[START]

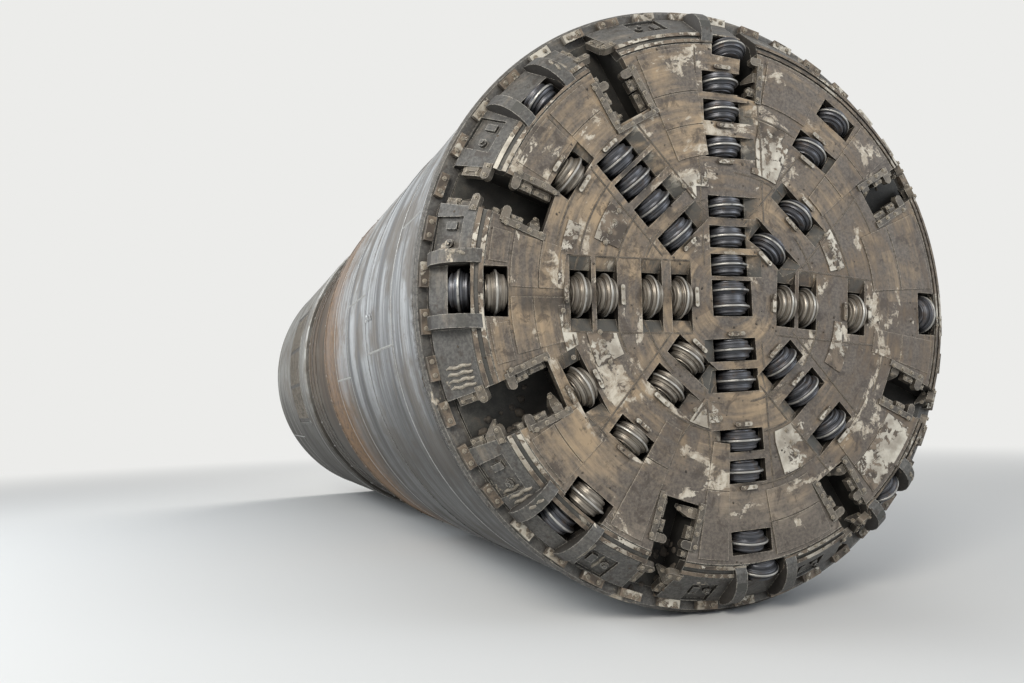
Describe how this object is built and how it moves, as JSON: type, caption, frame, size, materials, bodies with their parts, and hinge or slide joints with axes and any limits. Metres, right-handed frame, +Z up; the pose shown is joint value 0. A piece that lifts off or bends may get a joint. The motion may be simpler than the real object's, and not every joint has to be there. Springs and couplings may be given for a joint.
{
  "type": "shielded tunnel boring machine front with cutterhead",
  "caption": "Turning cutterhead with rolling disc cutters on a telescopic shield with gripper shoes, thrust rams and a bolted rear bulkhead.",
  "frame": {"origin": "centre of the rear bulkhead's bolt circle, on its rear face and on the machine's axis", "axes": "+Y rearwards along the machine's axis, so the cutterhead faces -Y; +Z up; +X to the right seen from the front"},
  "size_m": [6.9998, 18.55, 6.9998],
  "materials": {
    "worn_face": "mud-stained worn steel plate",
    "gauge_steel": "scoured gauge steel with chipped pale hardfacing",
    "cutter_steel": "dark polished cutter steel",
    "wear_steel": "pale chipped wear blocks",
    "tooth_steel": "scuffed scraper teeth",
    "inner_steel": "dark grey-green housing steel",
    "shield_steel": "bright steel polished in rings",
    "inner_skin": "brown stained skin",
    "frame_steel": "dull primer"
  },
  "bodies": {
    "rear_shield": {"inner_skin": "inner_skin", "rear_skin": "shield_steel", "rear_bulkhead": "frame_steel", "thrust_rams": "frame_steel", "gripper_guides": "frame_steel"},
    "front_shield": {"front_skin": "shield_steel", "front_bulkhead": "frame_steel"},
    "cutterhead": {"face_plate": "worn_face", "gauge_ring": "gauge_steel", "cutter_housings": "inner_steel", "cutter_shafts": "inner_steel", "scraper_teeth": "tooth_steel", "wear_blocks": "wear_steel", "head_frame": "inner_steel"},
    "gripper_shoe_right": {"gripper_shoe_right": "gauge_steel"},
    "gripper_shoe_left": {"gripper_shoe_left": "gauge_steel"},
    "centre_cutter": {"centre_cutter": "cutter_steel"},
    "cutter_n1": {"cutter_n1": "cutter_steel"},
    "cutter_n2": {"cutter_n2": "cutter_steel"},
    "cutter_n3": {"cutter_n3": "cutter_steel"},
    "cutter_n4": {"cutter_n4": "cutter_steel"},
    "cutter_n5": {"cutter_n5": "cutter_steel"},
    "cutter_n6": {"cutter_n6": "cutter_steel"},
    "cutter_ng1": {"cutter_ng1": "cutter_steel"},
    "cutter_nne1": {"cutter_nne1": "cutter_steel"},
    "cutter_neg1": {"cutter_neg1": "cutter_steel"},
    "cutter_ne1": {"cutter_ne1": "cutter_steel"},
    "cutter_ne2": {"cutter_ne2": "cutter_steel"},
    "cutter_e1": {"cutter_e1": "cutter_steel"},
    "cutter_e2": {"cutter_e2": "cutter_steel"},
    "cutter_e3": {"cutter_e3": "cutter_steel"},
    "cutter_eg1": {"cutter_eg1": "cutter_steel"},
    "cutter_seg1": {"cutter_seg1": "cutter_steel"},
    "cutter_se1": {"cutter_se1": "cutter_steel"},
    "cutter_se2": {"cutter_se2": "cutter_steel"},
    "cutter_se3": {"cutter_se3": "cutter_steel"},
    "cutter_sg1": {"cutter_sg1": "cutter_steel"},
    "cutter_s1": {"cutter_s1": "cutter_steel"},
    "cutter_s2": {"cutter_s2": "cutter_steel"},
    "cutter_s3": {"cutter_s3": "cutter_steel"},
    "cutter_s4": {"cutter_s4": "cutter_steel"},
    "cutter_s5": {"cutter_s5": "cutter_steel"},
    "cutter_sw1": {"cutter_sw1": "cutter_steel"},
    "cutter_sw2": {"cutter_sw2": "cutter_steel"},
    "cutter_sw3": {"cutter_sw3": "cutter_steel"},
    "cutter_sw4": {"cutter_sw4": "cutter_steel"},
    "cutter_swg1": {"cutter_swg1": "cutter_steel"},
    "cutter_wsw1": {"cutter_wsw1": "cutter_steel"},
    "cutter_w1": {"cutter_w1": "cutter_steel"},
    "cutter_w2": {"cutter_w2": "cutter_steel"},
    "cutter_w3": {"cutter_w3": "cutter_steel"},
    "cutter_w4": {"cutter_w4": "cutter_steel"},
    "cutter_w5": {"cutter_w5": "cutter_steel"},
    "cutter_wg1": {"cutter_wg1": "cutter_steel"},
    "cutter_wnw1": {"cutter_wnw1": "cutter_steel"},
    "cutter_nwg1": {"cutter_nwg1": "cutter_steel"},
    "cutter_nw1": {"cutter_nw1": "cutter_steel"},
    "cutter_nw2": {"cutter_nw2": "cutter_steel"},
    "cutter_nw3": {"cutter_nw3": "cutter_steel"},
    "cutter_nw4": {"cutter_nw4": "cutter_steel"}
  },
  "joints": [
    {"name": "telescope", "type": "slide", "parent": "rear_shield", "child": "front_shield", "axis": [0, 1, 0], "range_m": [0, 1.8]},
    {"name": "head_turn", "type": "hinge", "parent": "front_shield", "child": "cutterhead", "pos_m": [0, -13.305, 0], "axis": [0, -1, 0], "continuous": true},
    {"name": "shoe_right_out", "type": "slide", "parent": "rear_shield", "child": "gripper_shoe_right", "axis": [1, 0, 0], "range_m": [0, 0.15]},
    {"name": "shoe_left_out", "type": "slide", "parent": "rear_shield", "child": "gripper_shoe_left", "axis": [-1, 0, 0], "range_m": [0, 0.15]},
    {"name": "centre_cutter_turn", "type": "hinge", "parent": "cutterhead", "child": "centre_cutter", "pos_m": [0, -15.3585, 0], "axis": [0, 0, 1], "continuous": true},
    {"name": "cutter_n1_turn", "type": "hinge", "parent": "cutterhead", "child": "cutter_n1", "pos_m": [0, -15.3585, 0.37], "axis": [0, 0, 1], "continuous": true},
    {"name": "cutter_n2_turn", "type": "hinge", "parent": "cutterhead", "child": "cutter_n2", "pos_m": [0, -15.3585, 0.69], "axis": [0, 0, 1], "continuous": true},
    {"name": "cutter_n3_turn", "type": "hinge", "parent": "cutterhead", "child": "cutter_n3", "pos_m": [0, -15.3585, 1.03], "axis": [0, 0, 1], "continuous": true},
    {"name": "cutter_n4_turn", "type": "hinge", "parent": "cutterhead", "child": "cutter_n4", "pos_m": [0, -15.3585, 1.72], "axis": [0, 0, 1], "continuous": true},
    {"name": "cutter_n5_turn", "type": "hinge", "parent": "cutterhead", "child": "cutter_n5", "pos_m": [0, -15.3585, 2.135], "axis": [0, 0, 1], "continuous": true},
    {"name": "cutter_n6_turn", "type": "hinge", "parent": "cutterhead", "child": "cutter_n6", "pos_m": [0, -15.3585, 2.465], "axis": [0, 0, 1], "continuous": true},
    {"name": "cutter_ng1_turn", "type": "hinge", "parent": "cutterhead", "child": "cutter_ng1", "pos_m": [0.1503, -15.3366, 2.86799], "axis": [0.0502, 0.2819, 0.9581], "continuous": true},
    {"name": "cutter_nne1_turn", "type": "hinge", "parent": "cutterhead", "child": "cutter_nne1", "pos_m": [1.20398, -15.3585, 1.77161], "axis": [0.5621, 0, 0.8271], "continuous": true},
    {"name": "cutter_neg1_turn", "type": "hinge", "parent": "cutterhead", "child": "cutter_neg1", "pos_m": [1.56863, -15.3461, 2.15904], "axis": [0.5828, 0.1295, 0.8022], "continuous": true},
    {"name": "cutter_ne1_turn", "type": "hinge", "parent": "cutterhead", "child": "cutter_ne1", "pos_m": [0.56406, -15.3585, 0.5841], "axis": [0.6947, 0, 0.7193], "continuous": true},
    {"name": "cutter_ne2_turn", "type": "hinge", "parent": "cutterhead", "child": "cutter_ne2", "pos_m": [0.96002, -15.3585, 0.99413], "axis": [0.6947, 0, 0.7193], "continuous": true},
    {"name": "cutter_e1_turn", "type": "hinge", "parent": "cutterhead", "child": "cutter_e1", "pos_m": [0.71128, -15.3585, -0.06223], "axis": [0.9962, 0, -0.0872], "continuous": true},
    {"name": "cutter_e2_turn", "type": "hinge", "parent": "cutterhead", "child": "cutter_e2", "pos_m": [1.00815, -15.3585, -0.0882], "axis": [0.9962, 0, -0.0872], "continuous": true},
    {"name": "cutter_e3_turn", "type": "hinge", "parent": "cutterhead", "child": "cutter_e3", "pos_m": [1.7015, -15.3585, -0.14886], "axis": [0.9962, 0, -0.0872], "continuous": true},
    {"name": "cutter_eg1_turn", "type": "hinge", "parent": "cutterhead", "child": "cutter_eg1", "pos_m": [2.74948, -15.3414, -0.14409], "axis": [0.9797, 0.1936, -0.0513], "continuous": true},
    {"name": "cutter_seg1_turn", "type": "hinge", "parent": "cutterhead", "child": "cutter_seg1", "pos_m": [2.04289, -15.262, -2.19073], "axis": [0.6334, 0.3708, -0.6792], "continuous": true},
    {"name": "cutter_se1_turn", "type": "hinge", "parent": "cutterhead", "child": "cutter_se1", "pos_m": [0.63744, -15.3585, -0.72049], "axis": [0.6626, 0, -0.749], "continuous": true},
    {"name": "cutter_se2_turn", "type": "hinge", "parent": "cutterhead", "child": "cutter_se2", "pos_m": [0.91839, -15.3585, -1.03805], "axis": [0.6626, 0, -0.749], "continuous": true},
    {"name": "cutter_se3_turn", "type": "hinge", "parent": "cutterhead", "child": "cutter_se3", "pos_m": [1.27356, -15.3585, -1.43949], "axis": [0.6626, 0, -0.749], "continuous": true},
    {"name": "cutter_sg1_turn", "type": "hinge", "parent": "cutterhead", "child": "cutter_sg1", "pos_m": [0.25921, -15.2831, -2.96278], "axis": [0.0815, 0.3557, -0.931], "continuous": true},
    {"name": "cutter_s1_turn", "type": "hinge", "parent": "cutterhead", "child": "cutter_s1", "pos_m": [0.02003, -15.3585, -0.57365], "axis": [0.0349, 0, -0.9994], "continuous": true},
    {"name": "cutter_s2_turn", "type": "hinge", "parent": "cutterhead", "child": "cutter_s2", "pos_m": [0.0319, -15.3585, -0.91344], "axis": [0.0349, 0, -0.9994], "continuous": true},
    {"name": "cutter_s3_turn", "type": "hinge", "parent": "cutterhead", "child": "cutter_s3", "pos_m": [0.05486, -15.3585, -1.57104], "axis": [0.0349, 0, -0.9994], "continuous": true},
    {"name": "cutter_s4_turn", "type": "hinge", "parent": "cutterhead", "child": "cutter_s4", "pos_m": [0.06669, -15.3585, -1.90984], "axis": [0.0349, 0, -0.9994], "continuous": true},
    {"name": "cutter_s5_turn", "type": "hinge", "parent": "cutterhead", "child": "cutter_s5", "pos_m": [0.09284, -15.3466, -2.65866], "axis": [0.0346, 0.1231, -0.9918], "continuous": true},
    {"name": "cutter_sw1_turn", "type": "hinge", "parent": "cutterhead", "child": "cutter_sw1", "pos_m": [-0.57733, -15.3585, -0.66414], "axis": [-0.6561, 0, -0.7547], "continuous": true},
    {"name": "cutter_sw2_turn", "type": "hinge", "parent": "cutterhead", "child": "cutter_sw2", "pos_m": [-0.84304, -15.3585, -0.9698], "axis": [-0.6561, 0, -0.7547], "continuous": true},
    {"name": "cutter_sw3_turn", "type": "hinge", "parent": "cutterhead", "child": "cutter_sw3", "pos_m": [-1.30556, -15.3585, -1.50187], "axis": [-0.6561, 0, -0.7547], "continuous": true},
    {"name": "cutter_sw4_turn", "type": "hinge", "parent": "cutterhead", "child": "cutter_sw4", "pos_m": [-1.82295, -15.3402, -2.09707], "axis": [-0.6411, 0.2127, -0.7374], "continuous": true},
    {"name": "cutter_swg1_turn", "type": "hinge", "parent": "cutterhead", "child": "cutter_swg1", "pos_m": [-2.07574, -15.1866, -2.26528], "axis": [-0.6117, 0.4245, -0.6676], "continuous": true},
    {"name": "cutter_wsw1_turn", "type": "hinge", "parent": "cutterhead", "child": "cutter_wsw1", "pos_m": [-1.84999, -15.3585, -0.95076], "axis": [-0.8894, 0, -0.4571], "continuous": true},
    {"name": "cutter_w1_turn", "type": "hinge", "parent": "cutterhead", "child": "cutter_w1", "pos_m": [-0.64497, -15.3585, 0.00563], "axis": [-1, 0, 0.0087], "continuous": true},
    {"name": "cutter_w2_turn", "type": "hinge", "parent": "cutterhead", "child": "cutter_w2", "pos_m": [-1.00796, -15.3585, 0.0088], "axis": [-1, 0, 0.0087], "continuous": true},
    {"name": "cutter_w3_turn", "type": "hinge", "parent": "cutterhead", "child": "cutter_w3", "pos_m": [-1.54494, -15.3585, 0.01348], "axis": [-1, 0, 0.0087], "continuous": true},
    {"name": "cutter_w4_turn", "type": "hinge", "parent": "cutterhead", "child": "cutter_w4", "pos_m": [-1.84493, -15.3585, 0.0161], "axis": [-1, 0, 0.0087], "continuous": true},
    {"name": "cutter_w5_turn", "type": "hinge", "parent": "cutterhead", "child": "cutter_w5", "pos_m": [-2.75314, -15.3414, 0.02403], "axis": [-0.981, 0.1936, 0.0086], "continuous": true},
    {"name": "cutter_wg1_turn", "type": "hinge", "parent": "cutterhead", "child": "cutter_wg1", "pos_m": [-3.06345, -15.195, 0.05347], "axis": [-0.908, 0.4186, 0.0159], "continuous": true},
    {"name": "cutter_wnw1_turn", "type": "hinge", "parent": "cutterhead", "child": "cutter_wnw1", "pos_m": [-1.91126, -15.3585, 1.27948], "axis": [-0.831, 0, 0.5563], "continuous": true},
    {"name": "cutter_nwg1_turn", "type": "hinge", "parent": "cutterhead", "child": "cutter_nwg1", "pos_m": [-2.15597, -15.2604, 2.082], "axis": [-0.6677, 0.372, 0.6448], "continuous": true},
    {"name": "cutter_nw1_turn", "type": "hinge", "parent": "cutterhead", "child": "cutter_nw1", "pos_m": [-0.64236, -15.3585, 0.71342], "axis": [-0.6691, 0, 0.7431], "continuous": true},
    {"name": "cutter_nw2_turn", "type": "hinge", "parent": "cutterhead", "child": "cutter_nw2", "pos_m": [-0.91336, -15.3585, 1.01439], "axis": [-0.6691, 0, 0.7431], "continuous": true},
    {"name": "cutter_nw3_turn", "type": "hinge", "parent": "cutterhead", "child": "cutter_nw3", "pos_m": [-1.13752, -15.3585, 1.26335], "axis": [-0.6691, 0, 0.7431], "continuous": true},
    {"name": "cutter_nw4_turn", "type": "hinge", "parent": "cutterhead", "child": "cutter_nw4", "pos_m": [-1.33826, -15.3585, 1.48629], "axis": [-0.6691, 0, 0.7431], "continuous": true}
  ]
}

[END]

▶ _SET EXERCISE_: Take each line of the material that contains the word "axes" and list it.

▶ _RESULT OF THIS EXERCISE_:
Describe how this object is built and how it moves, as JSON: type, caption, frame, size, materials, bodies with their parts, and hinge or slide joints with axes and any limits. Metres, right-handed frame, +Z up; the pose shown is joint value 0. A piece that lifts off or bends may get a joint. The motion may be simpler than the real object's, and not every joint has to be there. Springs and couplings may be given for a joint.
  "frame": {"origin": "centre of the rear bulkhead's bolt circle, on its rear face and on the machine's axis", "axes": "+Y rearwards along the machine's axis, so the cutterhead faces -Y; +Z up; +X to the right seen from the front"},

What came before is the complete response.